Inverse Design: Constrained Generation
Our goal here is to use the trained Model to generate new samples, while considering defined performance constraints. We refer to this operation as the Inverse Design.
We first need to initialize our Generator
. You need to provide the trained Model
and the DataModule
.
from aixd.mlmodel.generation.generator import Generator
gen = Generator(model = cae, datamodule = datamodule)
To make an example we want to generate samples which have a \(Y_{2}\)-value between 135 and145. To execute this generation we first need to formulate this request in a dictionary, and then provide it to the generator. Here we chose to generate 1000 samples, and the output type DataFrame.
request={'y2': [135,145]}
df_gen, _ = gen.generation(request, n_samples = 1000, format_out='df')
When we visualize the generated data we can see a clear line at the selected performance range.
But we can not only condition on a single attribute, but on multiple attributes at the same time.
request={'y1':[0,5], 'y2': [135,145]}
df_gen, _ = gen.generation(request, n_samples = 1000, format_out='df')
Forward Design: Prediction
We can also use the encoder Model to evaluate a large amount of samples in quasi-real time. This can be beneficial for example for the optimisation of the design.

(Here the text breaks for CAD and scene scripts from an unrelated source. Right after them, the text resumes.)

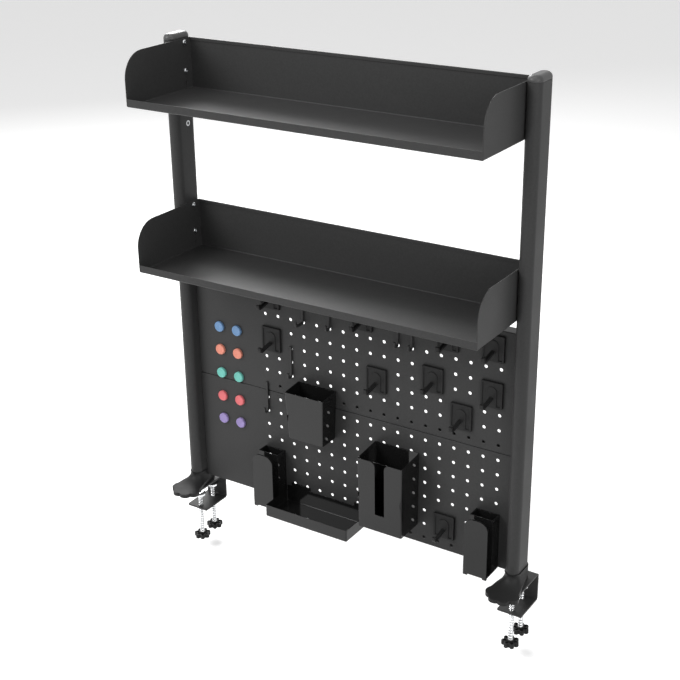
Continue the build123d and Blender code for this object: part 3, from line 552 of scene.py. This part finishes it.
class RACK_OT_clamps(bpy.types.Operator):
    """Clamp screws: threaded rods, swivelling pads and star knobs"""
    bl_idname = "rack.clamps"
    bl_label = "Clamp screws"

    def execute(self, context):
        fittings = context.scene.rack_fittings
        play = 0.2 * MM  # between the thread's end and the pad
        for clamp in CLAMPS:
            low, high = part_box("clamp_rod_" + clamp)
            pad_low, pad_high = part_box("clamp_pad_" + clamp)
            centre = (Vector(low) + Vector(high)) / 2
            host = new_object("threaded_rod_" + clamp, bpy.data.meshes.new("threaded_rod_" + clamp))
            rod = run_tree(host, thread_tree(), {
                "Radius": (high[0] - low[0]) / 2, "Depth": fittings.thread_depth, "Pitch": fittings.thread,
                "Length": pad_low[2] - play - low[2], "Place": (centre.x, centre.y, low[2]),
                "Finish": material("chrome")})
            finish(rod, None, "screw_" + clamp, "clamp_rod_" + clamp)
            dress(["clamp_pad_" + clamp], "chrome", fittings.edge)
            self.knob(fittings, clamp)
        return {"FINISHED"}

    def knob(self, fittings, clamp):
        """Lobed knob, open at the top, with a hub round the rod and a rib to each lobe."""
        node = "star_knob_" + clamp
        low, high = (Vector(corner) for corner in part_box(node))
        rod_low, rod_high = (Vector(corner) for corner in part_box("clamp_rod_" + clamp))
        rod_radius = (rod_high.x - rod_low.x) / 2
        axis = rod_low + Vector((rod_radius, rod_radius, 0))
        reach = high.x - axis.x
        boss, wall, edge = 2 * MM, fittings.knob_wall, 0.9 * MM
        depth = 5.5 * MM  # of the hollow inside the wall
        draft = 0.3 * MM
        top = high.z - boss
        rings = [self.lobed(fittings.lobes, reach, edge, low.z), self.lobed(fittings.lobes, reach, 0, low.z + edge)]
        rings.append(self.lobed(fittings.lobes, reach, 0, top - edge))
        rings.append(self.lobed(fittings.lobes, reach, edge * 0.3, top - edge * 0.3))
        rings.append(self.lobed(fittings.lobes, reach, edge, top))
        rings.append(self.lobed(fittings.lobes, reach, edge + wall, top))
        rings.append(self.lobed(fittings.lobes, reach, edge + wall + draft, top - depth))
        steps = len(rings[0])
        rings.append(circle(fittings.hub, top - depth, steps))
        rings.append(circle(fittings.hub, high.z - 0.5 * MM, steps))
        rings.append(circle(fittings.hub - 0.5 * MM, high.z, steps))
        points, faces = skin(rings)
        for i in range(fittings.lobes):
            angle = tau * (i + 0.5) / fittings.lobes
            rib_points, rib_faces = self.rib(fittings, reach - wall - edge, top - 6 * MM, top - 1 * MM, angle)
            faces += [tuple(len(points) + corner for corner in face) for face in rib_faces]
            points += rib_points
        points = [point + Vector((axis.x, axis.y, 0)) for point in points]
        knob = new_object(node + "_finished", mesh_from(node + "_finished", points, faces))
        finish(knob, "moulded", "screw_" + clamp, node)

    def lobed(self, lobes, reach, inset, z):
        """Ring round a lobed outline, moved in by inset."""
        # Shares of the knob's reach, and the steps round one lobe.
        core_share, lobe_share, lobe_steps = 0.745, 0.24, 16
        core, lobe = reach * core_share, reach * lobe_share
        centre = reach - lobe
        steps = lobes * lobe_steps
        ring = []
        for i in range(steps):
            angle = tau * i / steps
            off = (angle + pi / lobes) % (tau / lobes) - pi / lobes
            side = centre * sin(off)
            radius = core
            if abs(side) < lobe:
                radius = max(core, centre * cos(off) + (lobe ** 2 - side ** 2) ** 0.5)
            radius -= inset
            ring.append(Vector((radius * cos(angle), radius * sin(angle), z)))
        return ring

    def rib(self, fittings, reach, low, high, angle):
        """Thin upright wall from the hub to the knob's wall."""
        half = fittings.knob_wall / 2.4
        far = reach * 0.8  # where the rib meets the inside of the wall, between two lobes
        along = Vector((cos(angle), sin(angle), 0))
        across = Vector((-sin(angle), cos(angle), 0))
        near = fittings.hub - half
        plan = [along * near - across * half, along * far - across * half,
                along * far + across * half, along * near + across * half]
        return skin([[point + Vector((0, 0, z)) for point in plan] for z in (low, high)])


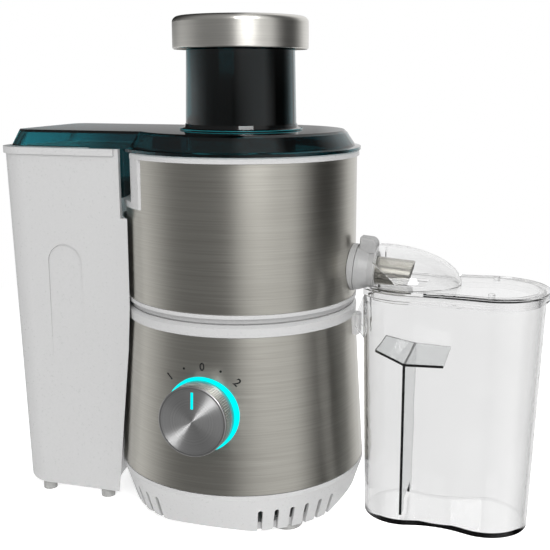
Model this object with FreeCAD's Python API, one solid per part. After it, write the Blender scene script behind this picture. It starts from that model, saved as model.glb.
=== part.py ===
import FreeCAD, Part
import math
import os

V = FreeCAD.Vector
UP = V(0, 0, 1)

# Centrifugal juicer, millimetres. The model is built round the spindle, with the table at z = 0,
# +X towards the spout and the jug, -X towards the pulp bin and -Y towards the control knob.
# At export everything moves so that the origin is the centre of the whole set's footprint.

# motor base
SKIRT_Z = 5.0            # lowest edge of the white skirt, above the table
SKIRT_LOW_R = 80.0
STEEL_Z = 34.0           # lower edge of the base's steel sleeve
STEEL_R = 88.1
STEEL_TOP_Z = 139.5
STEEL_TOP_R = 81.2
DECK_Z = 147.5           # top of the motor base, which the bowl stands on
DECK_R = 81.8
WALL = 2.4               # moulded wall
SHEET = 0.6              # steel sleeve
FOOT_R = 11.0
FOOT_CENTRE = 66.0
FOOT_ANGLES = (45, 135, 225, 315)
SCREW_ANGLES = (75, 165, 255, 345)
SCREW_CENTRE = 74.5
INLET_R = 7.5            # gland for the mains lead
INLET_Z = 23.0

# knob and light ring
KNOB_Z = 88.2
KNOB_R = 23.0
KNOB_DEPTH = 17.5        # face of the knob above the steel
RING_R = 24.8
RING_IN = 20.6

# juice bowl
BAND_Z = 151.7           # top of the grey band under the bowl
BOWL_Z = 154.3           # lower edge of the bowl's steel sleeve
BOWL_R = 80.9
BOWL_TOP_Z = 249.9
BOWL_TOP_R = 80.5
RIM_Z = 253.8
RIM_R = 82.0
BOWL_IN = 77.4
FLOOR_Z = 162.6          # bowl floor at the wall, where the juice leaves
CHIMNEY_R = 27.2
CHIMNEY_Z = 176.5
OUTLET_HALF = 57.5       # pulp outlet, half its width
OUTLET_Z = 221.0
LEDGE_Z = 235.0

# spout
SPOUT_X = 80.0
SPOUT_Z = 174.4
SPOUT_TILT = 4.5
STUB_R = 12.6
BUSH_R = 16.2
COLLAR_R = 14.6
NOZZLE_R = 9.5
NOZZLE_LONG = 38.6       # along its lower side; the upper side is 4 longer
RUNNING = 0.08           # radial clearance of a running fit

# sieve basket and drive
GRATER_Z = 182.0
GRATER_R = 47.0
SIEVE_LOW_R = 48.6
SIEVE_TOP_R = 66.5
SIEVE_TOP_Z = 235.5
BASKET_RIM_R = 75.0
SHAFT_R = 4.0
DOG_COUNT = 6

# lid, chute and pusher
LID_Z = 267.0
LID_TOP_R = 72.7
LID_SKIRT_R = 79.4
LID_FLANGE_R = 83.0
LID_WALL = 2.4
CHUTE_R = 38.3
CHUTE_TOP_R = 37.2
CHUTE_IN = 34.8
CHUTE_TOP_Z = 322.6
CHUTE_LOW_Z = 189.0
PUSHER_R = 34.3
PUSHER_LOW_Z = 196.0
CAP_R = 46.4
CAP_Z = 320.7
CAP_TOP_Z = 342.2

# pulp bin
BIN_X = 162.4            # far wall, from the spindle
BIN_HALF = 54.0
BIN_TOP_Z = 255.4
BIN_Z = 7.0
BIN_DRAFT = 5.8          # how far the far wall leans in towards the bottom
BIN_SIDE_DRAFT = 2.1     # the same for each side wall
BIN_NEAR = [(93.4, -1), (93.2, 7), (84.4, 117), (83.0, 148), (83.0, 246), (83.7, 252), (83.7, 300)]
BIN_NOTCH_Z = 209.0      # above this the bin's near side is open for the pulp

# juice jug
JUG_X1 = 120.0           # centres of the jug's two lobes
JUG_X2 = 176.5
JUG_R1 = 27.0
JUG_R2 = 29.5
JUG_WAIST = 62.0         # radius of the waist between the lobes, at the bottom
JUG_TOP_WAIST = 260.0
JUG_GROW = 4.3           # how much wider it is at the rim
JUG_WALL = 2.2
JUG_Z = 163.5
RIM_OUT = 2.2
HOOD_X = 99.0            # open end of the hood, towards the bowl
HOOD_LONG = 56.0
HOOD_HIGH = 25.0
HOOD_HALF = 35.0

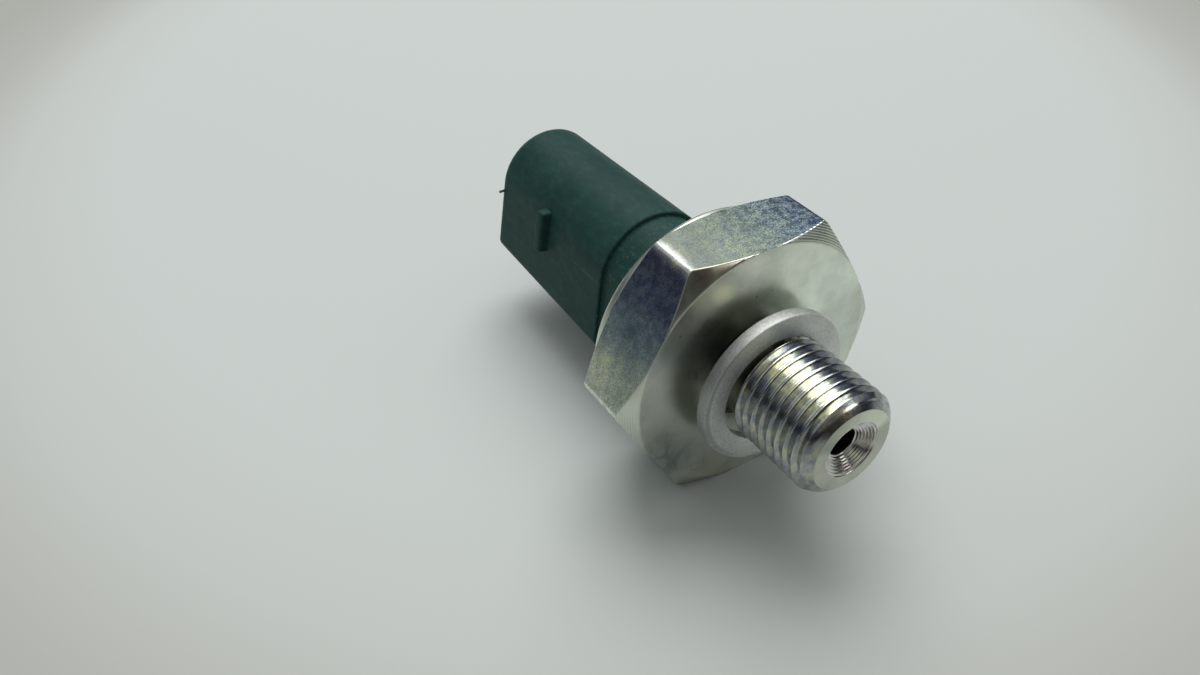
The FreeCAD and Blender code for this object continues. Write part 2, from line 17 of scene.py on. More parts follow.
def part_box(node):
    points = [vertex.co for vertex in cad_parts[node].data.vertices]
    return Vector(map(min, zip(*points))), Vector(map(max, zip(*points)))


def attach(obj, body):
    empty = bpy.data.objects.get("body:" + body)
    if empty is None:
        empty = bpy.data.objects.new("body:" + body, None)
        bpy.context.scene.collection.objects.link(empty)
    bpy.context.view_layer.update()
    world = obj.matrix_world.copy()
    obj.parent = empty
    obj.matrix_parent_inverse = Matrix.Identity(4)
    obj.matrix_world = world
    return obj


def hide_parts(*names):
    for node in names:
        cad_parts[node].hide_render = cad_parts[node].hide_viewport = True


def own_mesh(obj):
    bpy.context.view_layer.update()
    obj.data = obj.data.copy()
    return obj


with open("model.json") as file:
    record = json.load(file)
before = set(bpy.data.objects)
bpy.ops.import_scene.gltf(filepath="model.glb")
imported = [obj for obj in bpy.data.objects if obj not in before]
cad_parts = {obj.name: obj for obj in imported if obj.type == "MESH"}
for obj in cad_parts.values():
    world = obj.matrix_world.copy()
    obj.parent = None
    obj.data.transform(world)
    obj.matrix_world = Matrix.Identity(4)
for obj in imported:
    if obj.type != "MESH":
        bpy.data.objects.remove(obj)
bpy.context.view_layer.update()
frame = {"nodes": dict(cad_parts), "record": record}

To show this functionality we here import a large amount of design parameter vectors from a csv-file to be evaluated by the trained encoder.
df = pd.read_csv('analytical_function_samples.csv')
df_pred=cae.forward_evaluation(df[['x1','x2']], format_out="df")
If we plot the predictions made by the encoder against the actual surfaces of the analytical function we can see that the Model
learned the surfaces accurately.